E’ in questa “radicalità” il fascino della figura di Francesco?
Sicuramente questa radicalità estrema è uno dei tratti che più mi ha affascinato della sua figura spingendomi poi ad interpretarla. Anche a me piace tanto il successo e vorrei sempre avere il teatro pieno. L’ego smisurato è uno dei demoni da cui quotidianamente voglio scappare. La radicalità in Francesco è assenza totale di superficialità, senza indulgenza sulle proprie debolezze. Questa radicalità ‘dritta’, senza ripensamenti, mi ricorda Picasso quando ha dipinto il ritratto di Stravinsky, senza mai staccare il tratto di pennello dal la tela.
Cosa c’entra Francesco con la democrazia, tema di questa Settimana sociale?
Democrazia è partecipazione, e Francesco ha partecipato alla vita politica del suo tempo, è andato a Gerusalemme, cercando addirittura di convertire il Sultano: se ci fosse riuscito, anche la storia del nostro tempo sarebbe stata senz’altro diversa. Ma quello che è democratico in Francesco è soprattutto la preoccupazione per il bene comune, che dovrebbe essere al centro di ogni agire autenticamente democratico. “Se io possiedo qualcosa, devvo possedere anche le armi per difendere quello che ho”, diceva Francesco, passato lui stesso con la sua stessa vita dal possedere al condividere. La partecipazione democratica è considerare le cose che abbiamo un bene per tutti, e se è per tutti dobbiamo difenderla tutti insieme: per Francesco la democrazia è il contrario del possesso.
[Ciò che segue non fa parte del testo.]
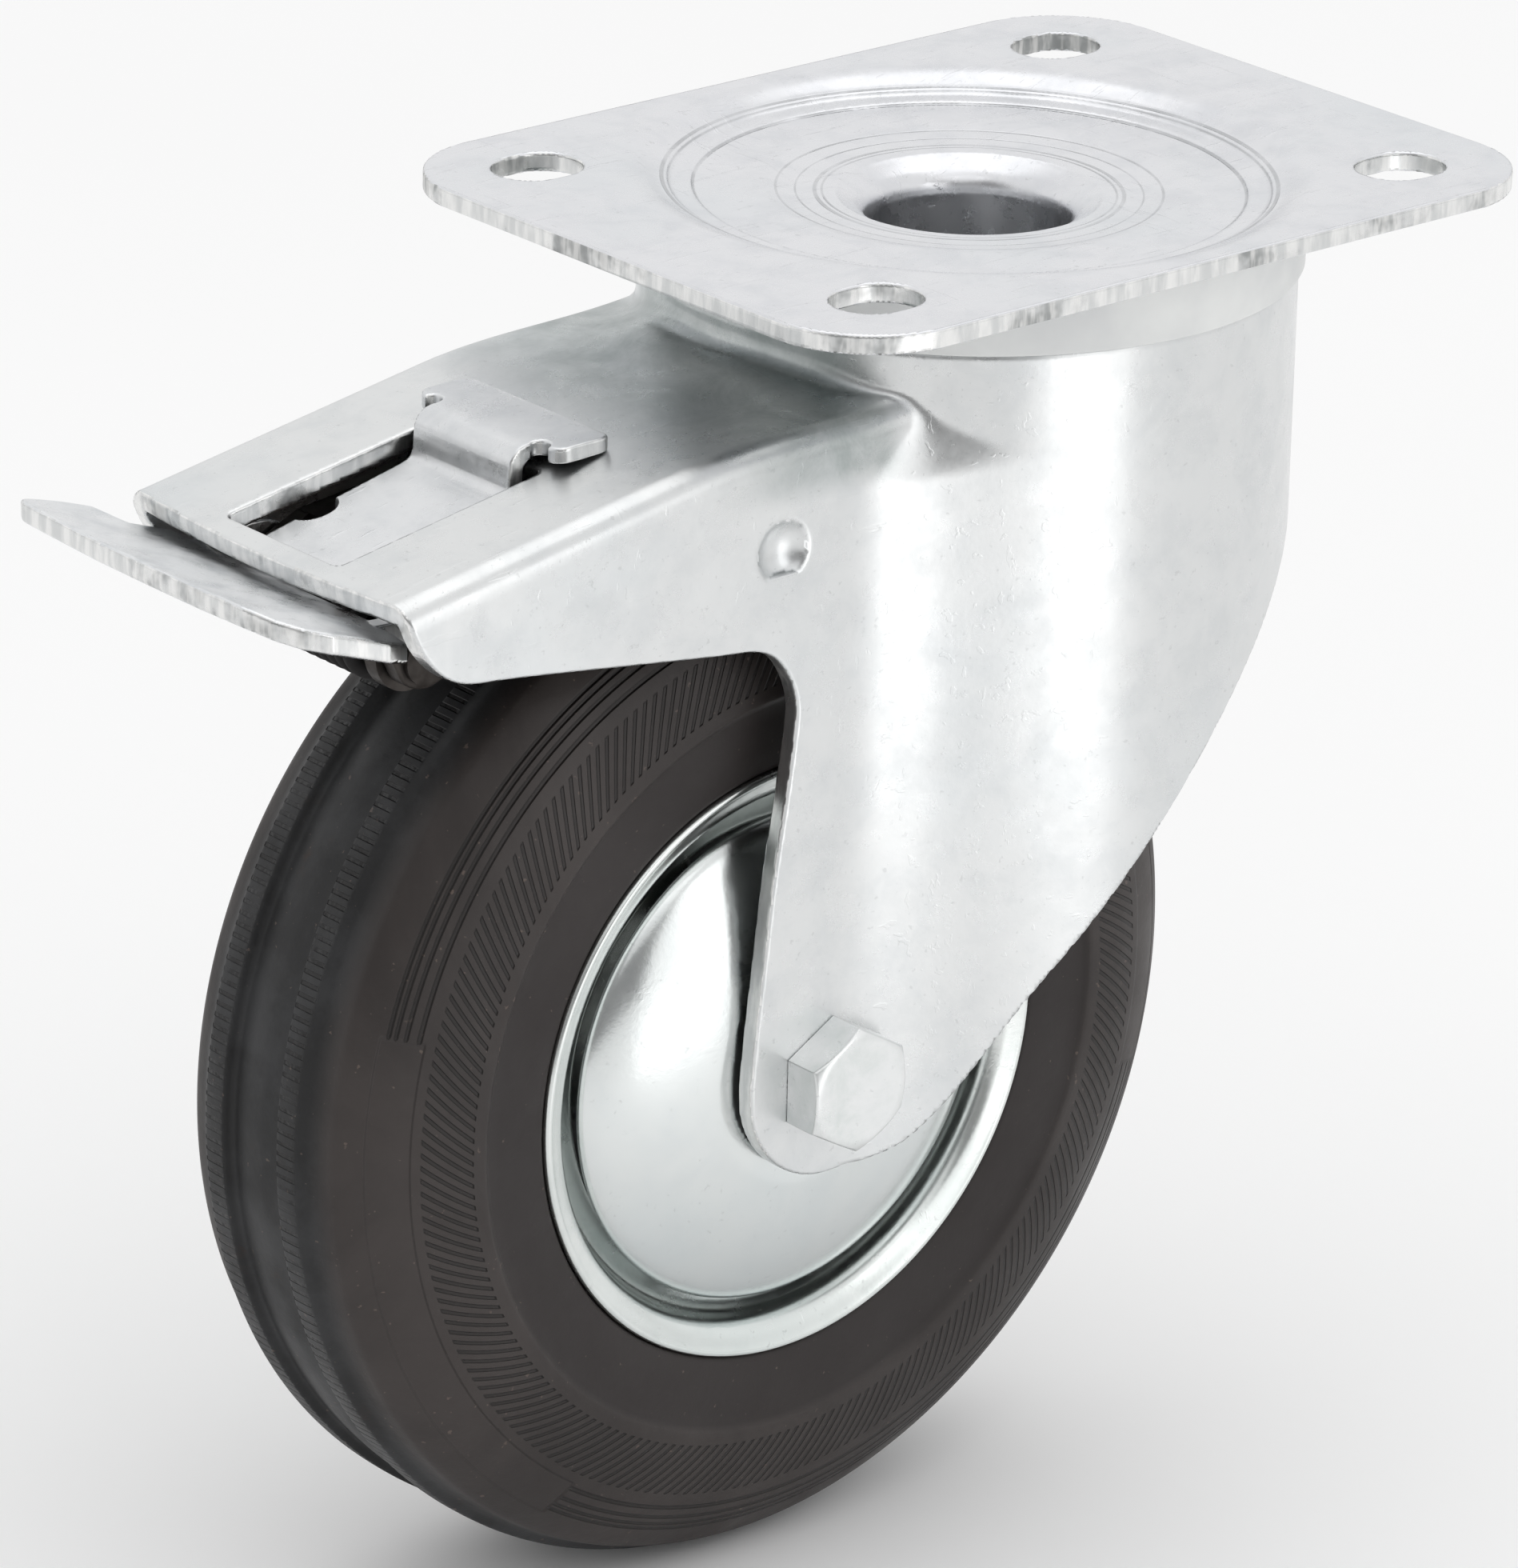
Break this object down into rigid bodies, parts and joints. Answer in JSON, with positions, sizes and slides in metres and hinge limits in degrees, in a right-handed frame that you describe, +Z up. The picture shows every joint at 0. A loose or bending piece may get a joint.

I frati non dovevano possedere niente, ma non perché il santo di Assisi amasse la miseria: aveva un buon rapporto col cibo, sapeva goderne in letizia, ma per Francesco la democrazia è il contrario del possesso. Non possedere, godere di ciò che il creato ha da offrirci, perché qualunque cosa del creato è buona, come recita il Cantico delle creature composto prima di morire: questo è l’itinerario perorso e proposto da Francesco e il senso vero del suo messaggio. Che arriva a fargli chiamare “sorella” perfino la morte, compagna di ogni giorno della nostra vita. Anche la politica, dunque, secondo Francesco è una cosa buona, ed è una cosa difficilissima, perché ha bisogno di tantissima pazienza, della disponibilità ad accettare chi non la pensa come te, di fare compromessi, di rivedere continuamente le proprie idee alla luce di quelle degli altri. A volte, la politica richiede perfino di essere contraddittorii, perché la fedeltà pedissequa alla propria idea può impedire la formazione del processo democratico”.